Voted “Best Thrift Store” in this year’s Best of the Valley survey, The Gold Mine has even gained fame outside of Blaine County. In November 2021, Ski Magazine lauded the operation: “In Sun Valley, locals spread their passion evenly between powder and supporting the town’s literary heritage. Much of this support comes from The Gold Mine, a sixty-year-old thrift shop that uses 100% of its proceeds to fund cultural happenings at The Community Library.”
According to Craig Barry, the manager of The Gold Mine, the COVID pandemic took a toll on revenue generated for the library. But as things start to return to normalcy, The Gold Mine is returning to its peak performance.
“Coming out of this COVID period, we have seen our retail sales grow significantly,” he said. “We have received a host of interesting items from the community, and we are often pleasantly surprised with our community’s generosity in donating such incredible items.”
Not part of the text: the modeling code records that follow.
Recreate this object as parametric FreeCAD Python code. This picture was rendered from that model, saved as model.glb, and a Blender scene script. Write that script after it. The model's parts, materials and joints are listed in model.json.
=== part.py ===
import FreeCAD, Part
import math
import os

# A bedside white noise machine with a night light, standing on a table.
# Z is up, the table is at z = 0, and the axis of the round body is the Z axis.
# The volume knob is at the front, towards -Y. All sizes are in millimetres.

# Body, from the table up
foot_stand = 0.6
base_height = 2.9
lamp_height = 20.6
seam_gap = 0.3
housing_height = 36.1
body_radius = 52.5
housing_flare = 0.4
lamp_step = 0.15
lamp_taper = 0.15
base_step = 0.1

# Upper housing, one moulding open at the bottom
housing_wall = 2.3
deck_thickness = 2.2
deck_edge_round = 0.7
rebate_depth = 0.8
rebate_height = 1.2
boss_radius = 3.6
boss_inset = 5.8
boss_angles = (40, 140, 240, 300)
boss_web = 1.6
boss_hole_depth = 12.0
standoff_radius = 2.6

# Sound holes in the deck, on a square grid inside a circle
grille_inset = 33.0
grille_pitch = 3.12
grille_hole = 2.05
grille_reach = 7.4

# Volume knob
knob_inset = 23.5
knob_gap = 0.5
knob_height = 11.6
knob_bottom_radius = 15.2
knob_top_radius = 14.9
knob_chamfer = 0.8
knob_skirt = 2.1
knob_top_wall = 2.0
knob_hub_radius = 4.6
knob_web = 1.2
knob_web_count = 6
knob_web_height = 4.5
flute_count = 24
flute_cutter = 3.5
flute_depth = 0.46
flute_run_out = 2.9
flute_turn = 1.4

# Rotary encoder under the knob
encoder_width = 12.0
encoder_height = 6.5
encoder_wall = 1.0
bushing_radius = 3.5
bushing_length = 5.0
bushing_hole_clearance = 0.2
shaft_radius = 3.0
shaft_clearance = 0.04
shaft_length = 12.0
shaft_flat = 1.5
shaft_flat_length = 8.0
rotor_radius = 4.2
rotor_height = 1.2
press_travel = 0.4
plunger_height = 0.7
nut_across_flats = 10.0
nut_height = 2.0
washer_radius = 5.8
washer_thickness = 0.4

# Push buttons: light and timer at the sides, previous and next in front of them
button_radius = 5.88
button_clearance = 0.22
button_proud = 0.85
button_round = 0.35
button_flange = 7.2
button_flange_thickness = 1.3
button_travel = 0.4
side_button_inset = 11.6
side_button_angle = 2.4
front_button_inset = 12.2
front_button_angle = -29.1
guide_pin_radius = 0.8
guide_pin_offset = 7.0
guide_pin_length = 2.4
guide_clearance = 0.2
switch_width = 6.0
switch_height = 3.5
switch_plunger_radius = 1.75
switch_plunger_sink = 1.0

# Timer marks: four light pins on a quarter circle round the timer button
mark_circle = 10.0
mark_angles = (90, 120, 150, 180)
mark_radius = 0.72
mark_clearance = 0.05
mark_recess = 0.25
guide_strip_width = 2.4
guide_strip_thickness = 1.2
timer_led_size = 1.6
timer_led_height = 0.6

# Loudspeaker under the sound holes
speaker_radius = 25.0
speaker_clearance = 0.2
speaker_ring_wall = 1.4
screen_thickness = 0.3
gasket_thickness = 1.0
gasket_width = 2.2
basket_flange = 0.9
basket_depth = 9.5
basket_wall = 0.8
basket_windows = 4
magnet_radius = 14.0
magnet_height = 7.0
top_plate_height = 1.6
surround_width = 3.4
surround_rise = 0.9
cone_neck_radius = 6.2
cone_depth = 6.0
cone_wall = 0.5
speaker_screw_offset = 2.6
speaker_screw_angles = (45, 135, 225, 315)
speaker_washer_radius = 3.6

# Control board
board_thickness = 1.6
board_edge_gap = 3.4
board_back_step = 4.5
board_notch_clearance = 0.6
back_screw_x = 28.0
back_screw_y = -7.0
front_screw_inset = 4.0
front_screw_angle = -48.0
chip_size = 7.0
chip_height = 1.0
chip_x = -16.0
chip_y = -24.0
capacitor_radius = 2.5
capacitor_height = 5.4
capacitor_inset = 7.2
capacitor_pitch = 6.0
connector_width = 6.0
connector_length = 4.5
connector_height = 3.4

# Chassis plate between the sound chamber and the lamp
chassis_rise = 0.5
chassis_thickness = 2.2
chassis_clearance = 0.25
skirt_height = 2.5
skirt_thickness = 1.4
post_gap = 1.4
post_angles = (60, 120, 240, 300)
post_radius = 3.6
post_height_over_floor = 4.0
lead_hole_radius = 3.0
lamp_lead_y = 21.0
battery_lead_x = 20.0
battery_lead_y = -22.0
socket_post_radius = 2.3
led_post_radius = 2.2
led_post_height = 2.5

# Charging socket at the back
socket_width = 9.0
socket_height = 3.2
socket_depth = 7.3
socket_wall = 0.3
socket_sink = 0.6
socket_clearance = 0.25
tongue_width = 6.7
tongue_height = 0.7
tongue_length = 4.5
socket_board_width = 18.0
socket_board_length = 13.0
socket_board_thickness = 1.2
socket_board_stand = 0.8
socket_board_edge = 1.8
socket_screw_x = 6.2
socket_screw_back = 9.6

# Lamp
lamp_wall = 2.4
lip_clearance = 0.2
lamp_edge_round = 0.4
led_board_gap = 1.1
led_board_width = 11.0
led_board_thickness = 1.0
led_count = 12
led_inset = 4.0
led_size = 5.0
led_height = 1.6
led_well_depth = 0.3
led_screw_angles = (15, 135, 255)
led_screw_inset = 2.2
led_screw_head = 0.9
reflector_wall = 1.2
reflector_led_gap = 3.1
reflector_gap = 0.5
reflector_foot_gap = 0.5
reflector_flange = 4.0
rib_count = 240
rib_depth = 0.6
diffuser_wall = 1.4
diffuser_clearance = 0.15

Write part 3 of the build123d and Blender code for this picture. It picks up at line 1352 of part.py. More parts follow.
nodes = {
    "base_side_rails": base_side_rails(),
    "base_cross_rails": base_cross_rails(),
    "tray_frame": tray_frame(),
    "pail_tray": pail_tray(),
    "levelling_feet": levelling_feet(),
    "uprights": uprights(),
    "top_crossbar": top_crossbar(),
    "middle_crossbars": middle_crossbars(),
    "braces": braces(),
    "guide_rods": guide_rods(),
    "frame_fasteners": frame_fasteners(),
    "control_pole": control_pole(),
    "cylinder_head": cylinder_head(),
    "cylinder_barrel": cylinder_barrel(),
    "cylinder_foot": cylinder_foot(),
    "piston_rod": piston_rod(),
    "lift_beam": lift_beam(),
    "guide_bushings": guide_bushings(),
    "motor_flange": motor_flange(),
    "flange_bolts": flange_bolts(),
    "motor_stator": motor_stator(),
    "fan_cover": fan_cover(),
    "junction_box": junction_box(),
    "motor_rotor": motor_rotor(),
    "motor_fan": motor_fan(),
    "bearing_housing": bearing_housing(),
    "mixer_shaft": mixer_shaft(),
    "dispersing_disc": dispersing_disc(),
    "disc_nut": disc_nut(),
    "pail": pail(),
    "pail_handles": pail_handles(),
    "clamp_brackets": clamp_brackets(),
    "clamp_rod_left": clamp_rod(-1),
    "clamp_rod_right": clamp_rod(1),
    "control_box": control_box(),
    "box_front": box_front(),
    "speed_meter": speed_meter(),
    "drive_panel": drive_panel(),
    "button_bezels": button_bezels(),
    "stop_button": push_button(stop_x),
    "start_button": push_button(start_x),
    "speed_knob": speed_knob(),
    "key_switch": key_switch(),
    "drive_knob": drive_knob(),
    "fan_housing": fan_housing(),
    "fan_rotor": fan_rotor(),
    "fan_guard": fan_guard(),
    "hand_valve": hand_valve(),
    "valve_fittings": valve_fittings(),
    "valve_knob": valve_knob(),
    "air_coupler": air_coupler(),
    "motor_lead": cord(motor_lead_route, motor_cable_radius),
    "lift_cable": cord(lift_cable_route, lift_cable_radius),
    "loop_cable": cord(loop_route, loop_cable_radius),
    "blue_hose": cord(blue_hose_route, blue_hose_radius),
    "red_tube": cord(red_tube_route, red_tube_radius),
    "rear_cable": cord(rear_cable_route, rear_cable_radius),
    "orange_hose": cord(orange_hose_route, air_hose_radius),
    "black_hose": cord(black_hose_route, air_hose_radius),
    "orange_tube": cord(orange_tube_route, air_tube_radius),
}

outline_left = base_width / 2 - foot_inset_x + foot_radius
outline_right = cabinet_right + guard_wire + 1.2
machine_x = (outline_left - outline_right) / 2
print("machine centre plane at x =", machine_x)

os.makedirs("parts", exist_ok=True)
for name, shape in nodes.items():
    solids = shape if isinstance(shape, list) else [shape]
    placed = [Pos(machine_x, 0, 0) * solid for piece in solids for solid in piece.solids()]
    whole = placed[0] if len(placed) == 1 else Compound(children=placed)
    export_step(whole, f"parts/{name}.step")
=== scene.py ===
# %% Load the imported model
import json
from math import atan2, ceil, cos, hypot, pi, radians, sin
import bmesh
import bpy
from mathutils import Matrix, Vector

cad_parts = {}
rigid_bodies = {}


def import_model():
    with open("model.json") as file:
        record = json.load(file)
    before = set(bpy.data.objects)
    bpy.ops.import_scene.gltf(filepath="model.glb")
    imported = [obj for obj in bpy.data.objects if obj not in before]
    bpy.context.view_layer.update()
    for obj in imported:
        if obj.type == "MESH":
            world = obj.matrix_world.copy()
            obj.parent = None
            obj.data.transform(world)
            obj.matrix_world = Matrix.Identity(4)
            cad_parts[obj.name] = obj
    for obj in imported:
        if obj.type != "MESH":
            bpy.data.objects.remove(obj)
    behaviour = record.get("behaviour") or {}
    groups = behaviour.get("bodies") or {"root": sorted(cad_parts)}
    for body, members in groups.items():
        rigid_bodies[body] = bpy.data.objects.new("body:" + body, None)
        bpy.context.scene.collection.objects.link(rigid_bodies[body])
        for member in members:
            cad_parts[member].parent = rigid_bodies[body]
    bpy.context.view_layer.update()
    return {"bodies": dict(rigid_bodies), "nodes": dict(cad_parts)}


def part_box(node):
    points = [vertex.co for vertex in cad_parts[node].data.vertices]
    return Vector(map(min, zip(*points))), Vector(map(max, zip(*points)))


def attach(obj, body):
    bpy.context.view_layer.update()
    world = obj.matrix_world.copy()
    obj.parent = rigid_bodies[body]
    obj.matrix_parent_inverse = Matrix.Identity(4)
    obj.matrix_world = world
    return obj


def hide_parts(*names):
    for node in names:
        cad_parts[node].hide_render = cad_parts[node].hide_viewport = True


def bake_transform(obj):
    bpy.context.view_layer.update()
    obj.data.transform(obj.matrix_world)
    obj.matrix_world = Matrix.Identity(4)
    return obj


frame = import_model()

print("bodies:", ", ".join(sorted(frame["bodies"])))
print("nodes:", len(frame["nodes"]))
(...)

Barry added that along with the return of retail sales, the thrill of finding that bargain treasure is also on the rise.
“I think folks love that sense of treasure hunting,” Barry said. “You can see their enthusiasm as they casually shop and socialize with their family, friends and often other shoppers.
“The Gold Mine is truly a reflection of our community--the community’s generosity and our community’s love of the outdoor life and our local culture. [It] is a focal point for the community both with the community members who generously give their donations and the local and out-of-town shoppers who are shopping for basic necessities or discovering some jewel they never thought they needed.”
The Attic in Hailey also provides funds for a critical service in the valley: support for victims of sexual and domestic abuse through an organization called The Advocates. According to The Advocates, last fiscal year’s sales from The Attic netted over $190,000 to support victims of abuse in our community.
Lindy Stark, of The Advocates’ Attic, says that buying secondhand items is not only an affordable way to shop, but it also makes us reconsider how we consume fashion.
“Eighty-five percent of clothing in the U.S., including donations, ends up in incinerators or landfills,” Stark said. “Ninety-five percent of items that hit our landfills could be re-worn in their current form. The store also allows us to offer a unique opportunity to put nice and often new items into the hands of those less fortunate.”
According to Stark, the stigma of wearing and buying secondhand clothing is a relic of the past, and that the recent upswing of secondhand clothing has made thrifting “cool.” This assertion is backed up by Thrift World, an organization that partners with nonprofit thrifts all over the planet, which cited a study that showed from 2017 to 2019, secondhand sales increased by 37% in Millennial and 46% in Gen Z shoppers. These two generations are more likely to buy secondhand because they want to shop more sustainably and ethically.
“Finding a beautiful item that makes you feel good, you get a good deal while helping others and our planet is a win-win for all,” said Stark.
Mountain Humane, an animal shelter serving the Wood River Valley and beyond, also provides thrifty wares through The Barkin’ shop in Hailey. All of the proceeds from The Barkin’ go directly to funding Mountain Humane and its mission to serve homeless animals in the community. Mountain Humane is able to use these proceeds to enhance the lives of the shelter animals, which includes providing food and basic care. The organization also uses funds from The Barkin’ to fund adoptions.
From Sun Valley to Bellevue, the area is replete with quality thrift stores. Shopping at these establishments is a win-win for the residents of the Wood River Valley.
Next time you’re looking for furniture, décor, dishware, clothes or just about anything else, consider that the valley’s numerous thrift shops might just provide what you are looking for while benefiting others in the community.